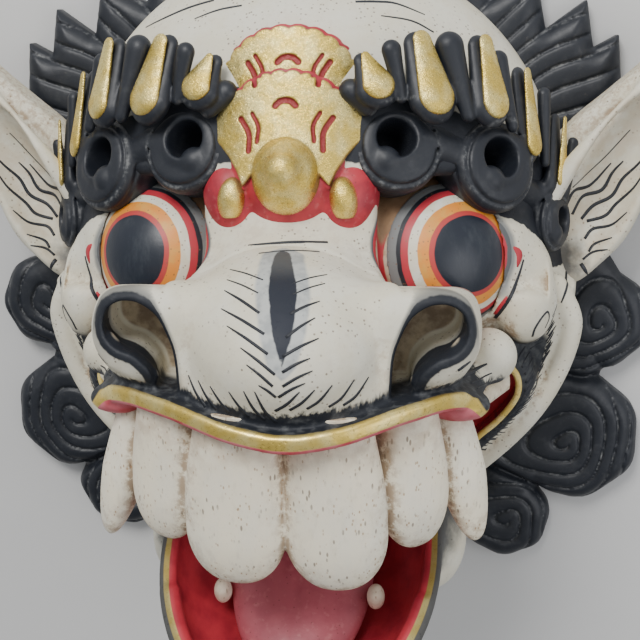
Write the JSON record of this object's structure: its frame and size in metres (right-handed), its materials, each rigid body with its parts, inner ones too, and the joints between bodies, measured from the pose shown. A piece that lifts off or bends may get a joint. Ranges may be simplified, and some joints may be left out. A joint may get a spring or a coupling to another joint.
{
  "type": "barong mask",
  "caption": "Carved and painted wooden barong mask lying on its back, with a hollow shell, bulging eyes, big upper teeth, leaf ears, a flame mane and a hinged lower jaw.",
  "frame": {"origin": "under the middle of the whole mask, on the plane of its flat back", "axes": "+Z is where the face looks, +Y is towards the forehead, +X is towards the mask's left ear, on the viewer's right"},
  "size_m": [0.3872, 0.3762, 0.205],
  "materials": {
    "white_paint": "cream paint on wood with black, red, orange and gold leaf painting, fine pits and brown stains",
    "red_paint": "satin crimson paint inside, cream outside, gold edge",
    "pink_paint": "satin pink paint",
    "ear_paint": "cream paint with black brush strokes and brown stains",
    "black_paint": "matt blue-black paint, worn grey on the ridges"
  },
  "bodies": {
    "head": {"face": "white_paint", "ear_left": "ear_paint", "ear_right": "ear_paint", "mane_left": "black_paint", "mane_right": "black_paint"},
    "jaw": {"lower_jaw": "red_paint", "tongue": "pink_paint"}
  },
  "joints": [
    {"name": "jaw_hinge", "type": "hinge", "parent": "head", "child": "jaw", "pos_m": [0, -0.08293, 0.045], "axis": [-1, 0, 0], "range_deg": [0, 20]}
  ]
}
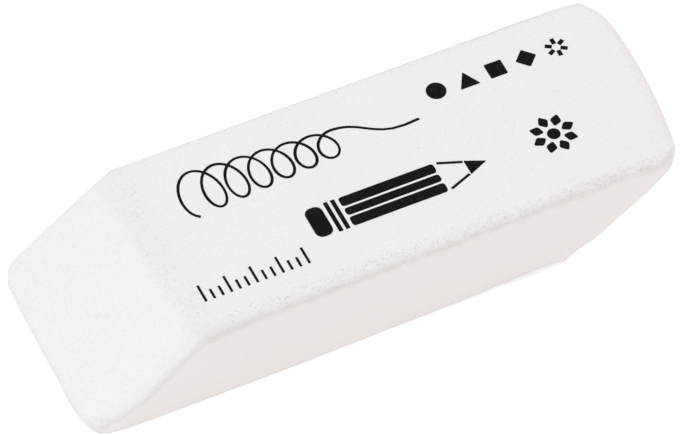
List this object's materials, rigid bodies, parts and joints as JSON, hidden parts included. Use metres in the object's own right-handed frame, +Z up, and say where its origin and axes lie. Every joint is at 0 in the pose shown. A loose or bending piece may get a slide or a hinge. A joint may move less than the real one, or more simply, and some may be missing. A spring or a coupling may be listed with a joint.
{
  "type": "block eraser",
  "caption": "White vinyl block eraser with slanted ends: thin noses for fine rubbing out and blunt shoulders for broad strokes.",
  "frame": {"origin": "middle of the block's box, on the plane of its broad base face", "axes": "+X along the block's length towards the end whose nose is at the top, +Y across its width, +Z up through its thickness"},
  "size_m": [0.06, 0.02, 0.011],
  "materials": {
    "vinyl": "matte, slightly powdery, faint fine grain",
    "print_ink": "thin black stamped ink on the top face only, matt, slightly uneven"
  },
  "bodies": {
    "root": {"eraser": "vinyl"}
  },
  "joints": []
}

※

* _WHAT YOU ARE ASKED TO DO_: Restate the data above word for word, please.

* _TASK ANSWER_:
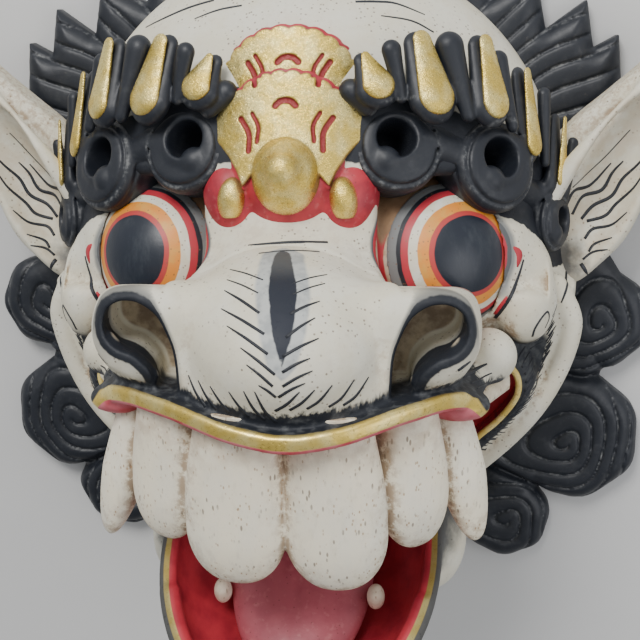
Write the JSON record of this object's structure: its frame and size in metres (right-handed), its materials, each rigid body with its parts, inner ones too, and the joints between bodies, measured from the pose shown. A piece that lifts off or bends may get a joint. Ranges may be simplified, and some joints may be left out. A joint may get a spring or a coupling to another joint.
{
  "type": "barong mask",
  "caption": "Carved and painted wooden barong mask lying on its back, with a hollow shell, bulging eyes, big upper teeth, leaf ears, a flame mane and a hinged lower jaw.",
  "frame": {"origin": "under the middle of the whole mask, on the plane of its flat back", "axes": "+Z is where the face looks, +Y is towards the forehead, +X is towards the mask's left ear, on the viewer's right"},
  "size_m": [0.3872, 0.3762, 0.205],
  "materials": {
    "white_paint": "cream paint on wood with black, red, orange and gold leaf painting, fine pits and brown stains",
    "red_paint": "satin crimson paint inside, cream outside, gold edge",
    "pink_paint": "satin pink paint",
    "ear_paint": "cream paint with black brush strokes and brown stains",
    "black_paint": "matt blue-black paint, worn grey on the ridges"
  },
  "bodies": {
    "head": {"face": "white_paint", "ear_left": "ear_paint", "ear_right": "ear_paint", "mane_left": "black_paint", "mane_right": "black_paint"},
    "jaw": {"lower_jaw": "red_paint", "tongue": "pink_paint"}
  },
  "joints": [
    {"name": "jaw_hinge", "type": "hinge", "parent": "head", "child": "jaw", "pos_m": [0, -0.08293, 0.045], "axis": [-1, 0, 0], "range_deg": [0, 20]}
  ]
}
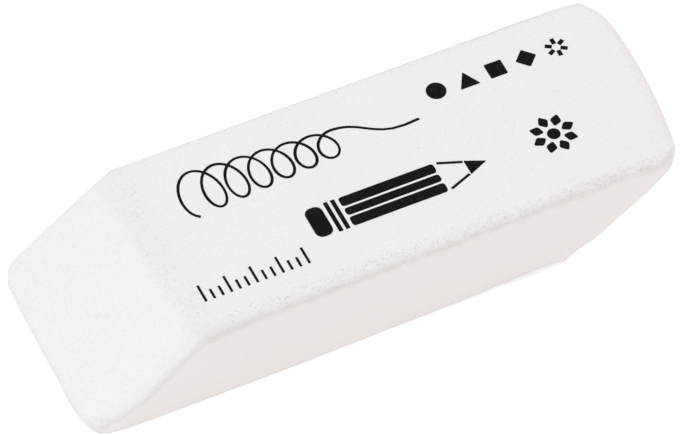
List this object's materials, rigid bodies, parts and joints as JSON, hidden parts included. Use metres in the object's own right-handed frame, +Z up, and say where its origin and axes lie. Every joint is at 0 in the pose shown. A loose or bending piece may get a slide or a hinge. A joint may move less than the real one, or more simply, and some may be missing. A spring or a coupling may be listed with a joint.
{
  "type": "block eraser",
  "caption": "White vinyl block eraser with slanted ends: thin noses for fine rubbing out and blunt shoulders for broad strokes.",
  "frame": {"origin": "middle of the block's box, on the plane of its broad base face", "axes": "+X along the block's length towards the end whose nose is at the top, +Y across its width, +Z up through its thickness"},
  "size_m": [0.06, 0.02, 0.011],
  "materials": {
    "vinyl": "matte, slightly powdery, faint fine grain",
    "print_ink": "thin black stamped ink on the top face only, matt, slightly uneven"
  },
  "bodies": {
    "root": {"eraser": "vinyl"}
  },
  "joints": []
}